Frente a este modelo tenemos a un Dios que sabe irse, retirarse a tiempo, dejar solos a los suyos para que sean libres, autogestionarios y autosuficientes, y así no perpetuar dependencias insanas. Dios es como el padre que enseña a andar a sus hijos y sabe soltar su mano para que estos caminen por sí solos. Dios es como el maestro que, terminado su trabajo, gradúa a sus alumnos para que pasen a un nivel superior en el que él ya no estará. Ningún maestro bueno se hace eterno porque sabe que la vocación de los niños no es ser siempre alumnos, sino llegar a ser maestros algún día. Por ello, Cristo sabe que su misión no está completa hasta que no se vaya, obligándonos a ser nosotros, el pueblo, protagonistas con Él y no meros espectadores pasivos de nuestra propia liberación.

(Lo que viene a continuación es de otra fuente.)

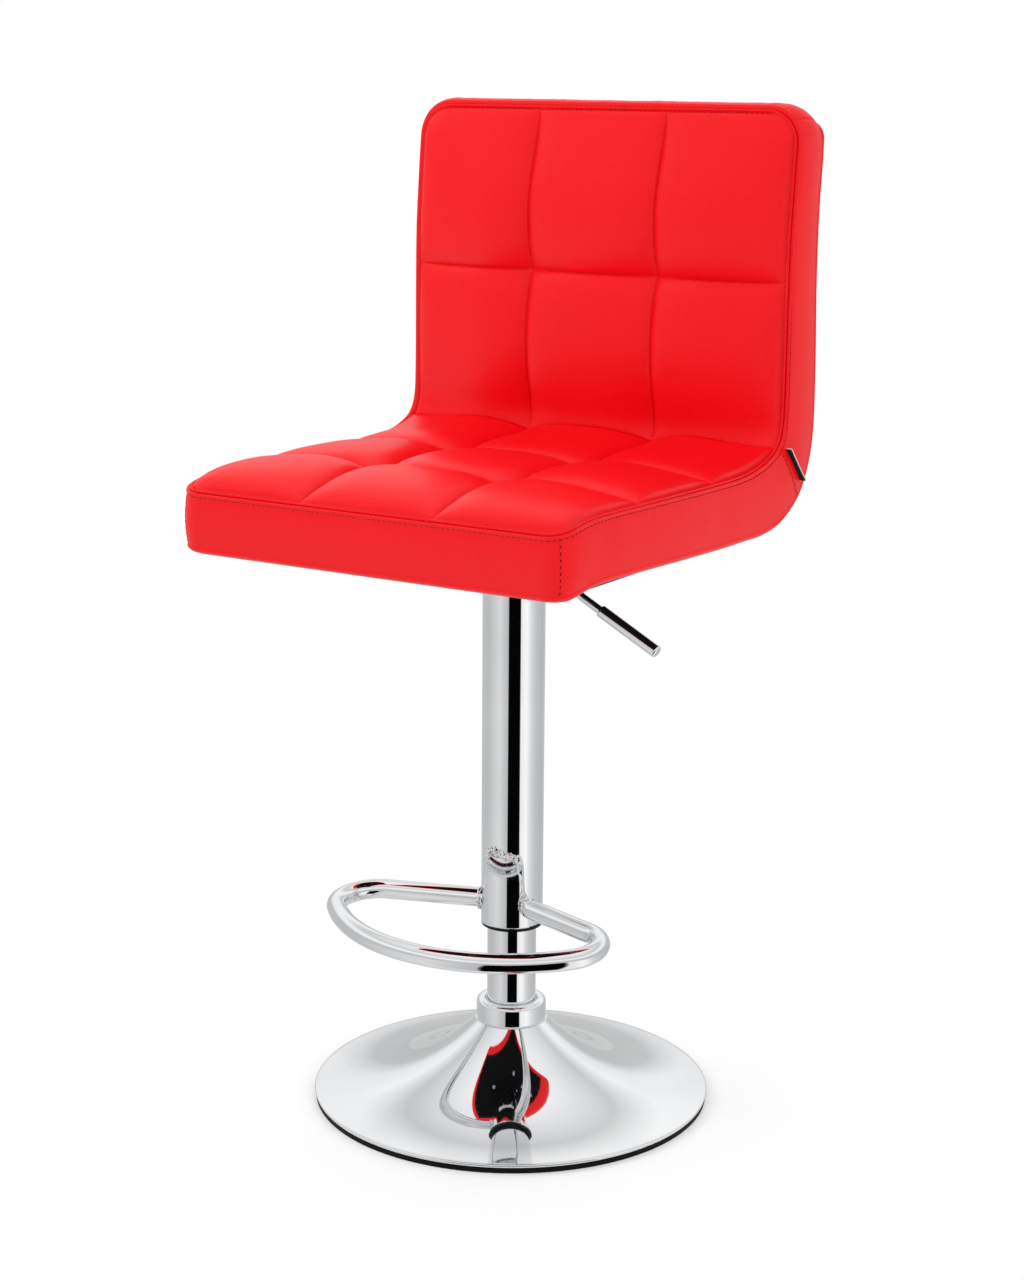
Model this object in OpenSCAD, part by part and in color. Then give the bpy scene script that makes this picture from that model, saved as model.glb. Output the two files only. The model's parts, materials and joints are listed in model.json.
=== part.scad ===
// Adjustable swivel stool with a gas lift, a D-shaped footrest and a padded L-shaped seat.
// Origin: column axis at the floor. +Z is up, the seat faces -Y, the height lever is on the +X side.
// The height slide is drawn 60 mm above its lowest stop.

/* [Base] */
// Diameter of the base disc
base_d = 387; // [360:1:420]
// Height of the neck of the base disc
base_h = 77; // [70:1:84]
// Diameter of the neck of the base disc
neck_d = 70; // [68:1:76]
// Thickness of the spun steel sheet
sheet = 1.6; // [1.2:0.1:2.0]
// Height of the chrome collar
collar_h = 21; // [16:1:24]

/* [Column] */
// Outer diameter of the standpipe
pipe_d = 47.6; // [47:0.1:48]
// Height of the top of the standpipe
pipe_top = 410; // [400:1:420]
// Outer diameter of the chrome sleeve
sleeve_d = 60; // [59:0.5:62]
// Height of the lower edge of the sleeve
sleeve_z = 179; // [170:1:190]
// Wall of the sleeve
sleeve_wall = 1.6; // [1.2:0.1:2.0]

/* [Footrest] */
// Diameter of the footrest tube
foot_d = 19; // [16:0.5:22]
// Height of the footrest tube at the column axis
foot_z = 202.6; // [200:0.1:206]
// Distance from the column axis to the front of the tube's centre line
foot_reach = 166.8; // [155:0.1:180]
// Radius of the front bow
foot_bow = 184.3; // [170:0.1:200]
// Radius of the two rear corners
foot_corner = 38.2; // [30:0.1:45]
// Angle by which the two arms sweep forward
foot_sweep = 15.9; // [10:0.1:22]
// Slope of the footrest down towards the front
foot_slope = 3; // [0:0.5:5]

/* [Seat] */
// Height of the underside of the seat
seat_z = 563; // [556:1:566]
// Thickness of the upholstered band
band = 62; // [56:1:66]
// Distance from the column axis to the front edge
seat_front = 237; // [225:1:250]
// Half of the width at the back
half_back = 208; // [200:1:216]
// Half of the width at the front corners
half_front = 200; // [192:1:206]
// Height of the top of the back
back_top = 952; // [900:1:980]
// Angle by which the back leans
lean = 2; // [0:0.5:5]
// Thickness of the bent plywood
ply = 12; // [10:1:15]
// Thickness of the cover
skin = 1.2; // [1:0.1:1.5]
// Height of the quilted pillows above the seams
crown = 24; // [15:1:26]

/* [Lever] */
// Diameter of the lever rod
lever_d = 8; // [6:0.5:9]
// Diameter of the lever grip
grip_d = 12; // [10:0.5:14]
// Length of the lever grip
grip_l = 60; // [45:1:75]

/* [Hidden] */
$fn = 96;
base_r = base_d / 2;
neck_r = neck_d / 2;
rim_z = 9;
rim_bottom = 6;
ballast_r = 172;
hub_neck_r = 30;
collar_r = 34;
collar_lip_r = 25.6;
race_r = 13;
race_t = 2;
ball_gap = 0.05;
spacer_top = 60;
pipe_r = pipe_d / 2;
pipe_bore = 22.3;
pipe_z = 8;
sleeve_r = sleeve_d / 2;
sleeve_bore = sleeve_r - sleeve_wall;
sleeve_top = seat_z - 33;
bush_h = 30;
glide_lip = 4;
rod_r = 5;
tail_r = 4;
groove_r = 4.2;
clip_z = 12.2;
clip_t = 1.4;
seal_r = 10;
seal_z = 5;
seal_h = 4;
piston_h = 14;
cyl_r = 14;
cyl_bore = 12;
cyl_z = 150;
cyl_top = seat_z - 22;
cyl_end = 3;
taper_z = cyl_top - 52;
valve_z = cyl_top - 41;
pin_z = valve_z + 20;
run = 0.06;
bush_z = 340;
hub_r = 19;
box_half = 36;
box_wall = 2.5;
box_z = seat_z - 30;
plate_half = 95;
plate_t = 2.5;
bolt_at = 75;
bolt_r = 4;
washer_r = 9;
washer_t = 1.5;
bolt_head = 5;
bolt_l = 17;
nut_r = 5;
nut_h = 10;
ball_r = 2.5;
ball_pitch = 9.5;
ball_z = 24.6;
balls = 8;
lever_r = lever_d / 2;
lever_z = seat_z - 13;
pin_gap = 0.2;
socket = 40;
pivot_x = 24;
pivot_r = 2.5;
bend_x = 42;
drop_angle = 60;
grip_angle = 27.5;
bend_1 = 12;
bend_2 = 20;
lever_drop = 33.4;
lever_run = 24.6;
saddle_turn = 12;
saddle_t = 2;
saddle_top = 263;
eps = 0.02;
thinner = 0.03;

seam_z = seat_z + band;
rear_r = 95;
rear_c = [121, seat_z + rear_r];
crook_r = 48;
crook_c = [100, seam_z + crook_r];
seat_col = [-190, -70, 70, 190];
back_col = [-200, -70, 70, 200];
seat_row = [-226, -112, 22, 97];
back_row = [3, 124, 272];
front_round = 22;
side_split = -seat_front + front_round;
glue = 0.03;
groove = 4;
pillow_edge = 2;
mitre = 43;
hem_y = 105;
cloth_x = 168;
cloth_front = 40 - seat_front;

// ---- helpers ----

module tube(r_out, r_in, z0, z1) {
    difference() {
        translate([0, 0, z0]) cylinder(r = r_out, h = z1 - z0);
        translate([0, 0, z0 - 1]) cylinder(r = r_in, h = z1 - z0 + 2);
    }
}

// Points of an arc about c, from angle a0 to angle a1
function arc(c, r, a0, a1, n = 10) =
    [for (i = [0:n]) let (a = a0 + (a1 - a0) * i / n) c + r * [cos(a), sin(a)]];

function reversed(list) = [for (i = [len(list) - 1:-1:0]) list[i]];

// Height of the flared base disc at radius r
function flare_part(r) = 1 - (r - neck_r) / (base_r - neck_r);
function flare_z(r) = rim_z + (base_h - rim_z)
    * (0.12 * flare_part(r) + 0.88 * pow(flare_part(r), 2.6));
function flare_slope(r) = (base_h - rim_z) / (base_r - neck_r)
    * (0.12 + 2.29 * pow(flare_part(r), 1.6));
function flare_inner(r) = flare_z(r) - sheet * sqrt(1 + pow(flare_slope(r), 2));

// ---- base ----

module base_disc() {
    n = 30;
    neck_hole = neck_r - 4;
    edge = 0.6;
    radii = [for (i = [0:n]) neck_r + (base_r - neck_r) * pow(i / n, 1.4)];
    inner = [for (i = [0:n - 1]) radii[i]];
    color("silver")
    rotate_extrude(convexity = 4)
    polygon(concat(
        [[neck_hole, base_h]],
        [for (r = radii) [r, flare_z(r)]],
        [[base_r, rim_bottom + edge], [base_r - edge, rim_bottom],
            [base_r - sheet, rim_bottom], [base_r - sheet, rim_z - sheet]],
        [for (r = reversed(inner)) [r, flare_inner(r)]],
        [[neck_hole, flare_inner(neck_r)]]));
}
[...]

Estamos cada día más cerca físicamente, pero las distancias entre nosotros, a veces, son abismales. Nos chocamos unos con otros en calles que parecen colmenas humanas, pero la soledad es cada vez un problema más evidente. Frente a esta realidad, Dios se sabe alejar para estar cerca. Dios entiende que ha de irse para venir. Dios sabe hacerse ausente para despertar la esperanza, porque nadie espera lo que ya tiene; y si no hay esperanza de encuentro, la fe pierde su sentido y el amor por el que suspira; la rutina lo invade todo. El amor está hecho de ausencias y el peligro está en querer amar acaparando, reteniendo o poseyendo. Hay que aprender a despegarse de aquello que se ama de verdad; separarse para evitar el apego; alejarse para convertir la distancia no en lejanía, sino en el más bello espacio para el encuentro.

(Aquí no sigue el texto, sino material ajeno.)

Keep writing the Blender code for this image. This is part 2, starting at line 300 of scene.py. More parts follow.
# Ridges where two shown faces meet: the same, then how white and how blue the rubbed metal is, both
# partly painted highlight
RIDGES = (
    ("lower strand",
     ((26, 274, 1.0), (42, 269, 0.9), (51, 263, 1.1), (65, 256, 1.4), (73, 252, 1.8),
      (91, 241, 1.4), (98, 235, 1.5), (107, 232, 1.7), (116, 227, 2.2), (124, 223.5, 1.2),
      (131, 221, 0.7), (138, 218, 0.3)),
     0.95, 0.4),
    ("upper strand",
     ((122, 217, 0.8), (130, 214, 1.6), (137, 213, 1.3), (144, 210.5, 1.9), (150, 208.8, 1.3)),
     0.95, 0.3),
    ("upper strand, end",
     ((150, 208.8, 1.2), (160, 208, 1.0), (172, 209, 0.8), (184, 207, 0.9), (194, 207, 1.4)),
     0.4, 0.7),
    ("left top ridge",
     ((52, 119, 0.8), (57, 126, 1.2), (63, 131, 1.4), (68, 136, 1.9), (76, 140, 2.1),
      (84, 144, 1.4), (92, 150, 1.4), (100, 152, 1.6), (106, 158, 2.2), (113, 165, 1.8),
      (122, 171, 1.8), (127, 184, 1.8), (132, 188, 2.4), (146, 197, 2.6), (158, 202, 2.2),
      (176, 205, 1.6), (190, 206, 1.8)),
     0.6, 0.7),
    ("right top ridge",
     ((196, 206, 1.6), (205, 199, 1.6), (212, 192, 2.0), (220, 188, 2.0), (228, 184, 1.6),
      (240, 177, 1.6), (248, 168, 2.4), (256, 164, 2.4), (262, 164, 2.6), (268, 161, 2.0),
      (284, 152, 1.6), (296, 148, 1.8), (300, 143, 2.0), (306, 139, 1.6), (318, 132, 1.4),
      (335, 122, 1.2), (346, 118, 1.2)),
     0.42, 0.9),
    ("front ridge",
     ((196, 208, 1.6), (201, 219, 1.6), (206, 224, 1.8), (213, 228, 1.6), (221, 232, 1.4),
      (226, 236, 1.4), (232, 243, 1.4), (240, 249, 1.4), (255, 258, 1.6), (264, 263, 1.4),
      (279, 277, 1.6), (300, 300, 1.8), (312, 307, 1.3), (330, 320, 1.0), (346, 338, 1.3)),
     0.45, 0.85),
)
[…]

He aquí el verdadero sentido de la ascensión: no un alejarse para huir, sino un irse para estar, porque quien ama sabe también desprenderse del amado para dejar que el amado sea libre. El que ama se fía, asumiendo el riesgo de ser traicionado. Sólo el que se siente indispensable no deja al otro ser él mismo; su desconfianza le hace eternizarse, no dar oportunidades a la libertad ajena; de esta forma no enseña, no educa, no ayuda a desarrollarse, sino que aliena e infantiliza todo lo que existe a su alrededor. En toda relación, ya sea de pareja, amistad, espiritual o cualquier otra, esta experiencia tiene consecuencias funestas, pues supone la anulación de una parte por otra más fuerte, generando a la larga una situación injusta y destructiva.

No seamos ingenuos pensando que la ascensión de Cristo es un irse a otro lugar. Él nos deja, pero no nos abandona; Él está siempre presente en su Espíritu. Quisiéramos verlo como lo vieron los primeros discípulos, pero él no se deja ver porque sabe que nuestra liberación pasa por que seamos libres, no marionetas que bailan al ritmo de una mano que manipula desde arriba. Preparémonos por tanto para cerrar la Pascua con la fiesta de Pentecostés que se acerca: verdadera efusión del Espíritu de Dios que nos confirma y nos sella definitivamente como espíritus libres, redimidos, salvados y mensajeros de esa dicha a toda la creación. Demos ese paso ascendiendo con Cristo, pero sin buscar ascensos humanos y rehuyendo toda posición que nos aleje de la realidad de un Dios ascendido a lo más alto del corazón de los pobres y olvidados de la tierra, su verdadero cielo.